Footnote: Vickie Randall just posted this photo of the Charitone barber shop to the "You grew up in Chariton if your remember ..." Facebook page. She identifies the barbers as (from left) Jim Judd, Harry Randall (her dad) and Frances MacDonald. Later, according to Vickie, the barbers moved their shop to the south side of the square (where I remember it) and, sure enough, Dwight Clothier joined them.

7 comments:

Nick Cattell said...

Frances MacDonald, I remember in later years he had his own babershop out North of Chariton in a small garage beside his house. When we moved to Chariton in 1969 my Dad and I would go there for our haircuts. I would have been 10 years old and I remember my Dad always telling him to "cut it close" as he got out the electric shears. I also remember having a few family reunions in the lobby of the Charitone back in the 70's when they would rent that area out for activities.

Frank D. Myers said...

I wish I could remember for sure where the south-side barber shop was. I think it was in the Kubitshek Block (where the U.S. Bank driveup is now) and that, I think, burned not long before 1969 --- the last (hopefully) major fire on the square.

Jade said...

I was using this article for a school essay and it helped a lot! Thanks!

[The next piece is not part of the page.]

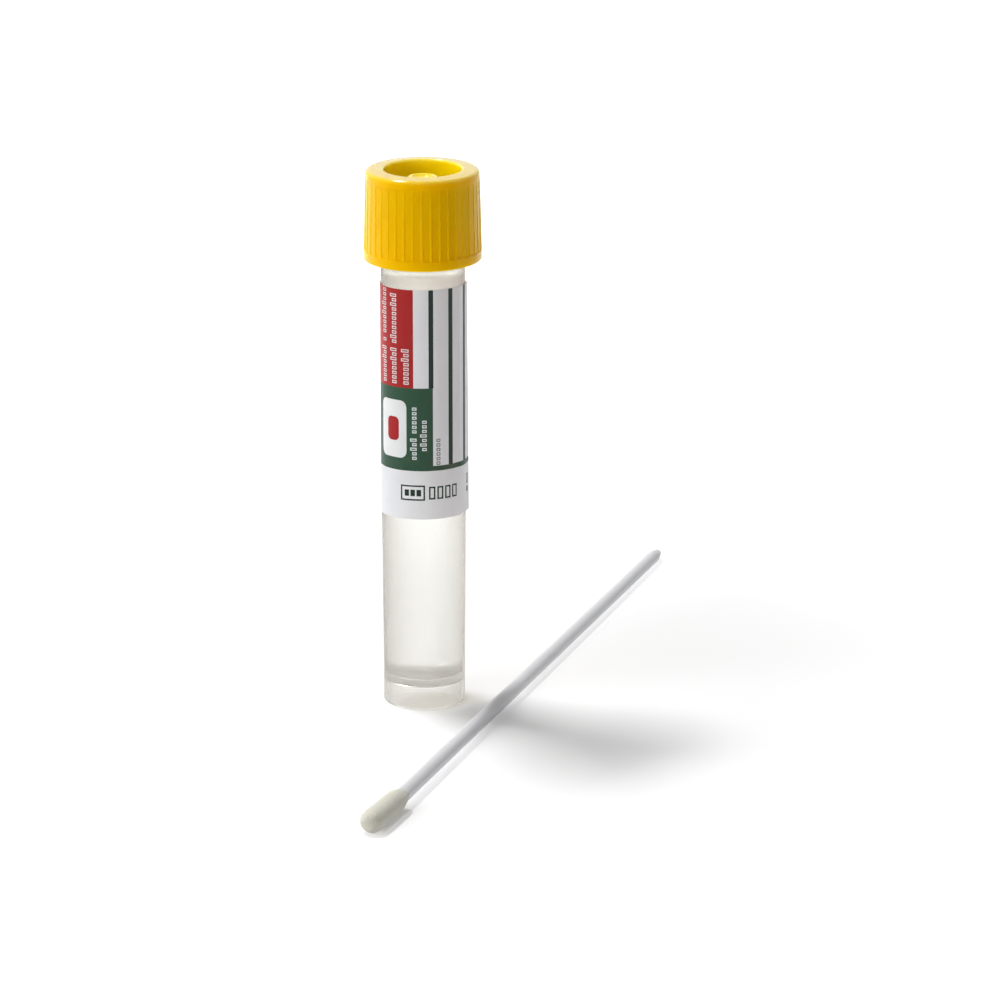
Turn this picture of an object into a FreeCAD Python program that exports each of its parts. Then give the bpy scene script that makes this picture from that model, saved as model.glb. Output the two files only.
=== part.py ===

Judy Kinshaw-Ellis said...

When I was in first or second grade, my mom (Connie Kinshaw) went to beauty school and her first job was at the shop in the basement of the Charitone. Norma Ashby owned/managed the shop. That would have been 1965/1966. Mom eventually opened a shop in our house.

Unknown said...

Dwight Clothier was indeed down the basement of the Charitone Hotel.
He was my Grandpa! My Mom, is Kay Clothier, his daughter!

Thank you for this neat article!

Jenny (Hoch) Francisco

Eric M. Johnson said...

The barber shop on the South side that burned on March 31, 1965 was in the buildings West of Tommy Holder’s. I’d had my first non-Dad haircut there, and got a whole pack of Juicy Fruit gum at the end instead of one stick! That was also the first time that I was allowed to cross the Square all by myself, as Dad had left me there to go talk to Grandpa Piper. I was furious when I woke up that morning, fires at that time only known to me up to that time for the thrill, joy, and satisfaction amongst the firemen after a job well done in killing the beast. I was still innocent to the loss of a business and livelihood. To me, getting to be there would have been the perfect birthday present, and they had even used the pampered 1949 American LaFrance, my favorite truck, so Mom had to point out to me that Dad couldn’t have kept an eye out for me with all of that going on. Almost exactly 50 years later I had some business with Hy-Vee, and spoke to a woman who seemed to know a lot about Chariton. Turns out her Dad had been a barber in the basement of the Charitone (which I didn’t learn until my late teens that my Grandpa, Renus Johnson built as part of his first major job with his father, P.E.), then moved to the building that later burned on my birthday. Her Dad had given me my first barbershop haircut!

lyle said...

My Mom (Betty Danner) worked as a waitress at the Charitone circa 1945. My Dad first spied her there after returning from WWII. She loved to tell two stories that happened in the restaurant. The first one centered around a chef named Tom. He was cooking steaks for the Rotary when a cat did their business on the floor. Tom took his spatula scooped up it up and flung it outside. He quickly ran hot water over the spatula and went back to flipping steaks. The second story was about a customer--a returning soldier--Meacham Moore-- who pulled out a small cloth bag and showed (on the qt) her some diamonds that he had brought back. I had the pleasure of taking her back to the restored Charitone for lunch--she was approaching ninety at the time. She passed this Oct (2020) so these tales that she told me again that last day in the Caritone will be with me always.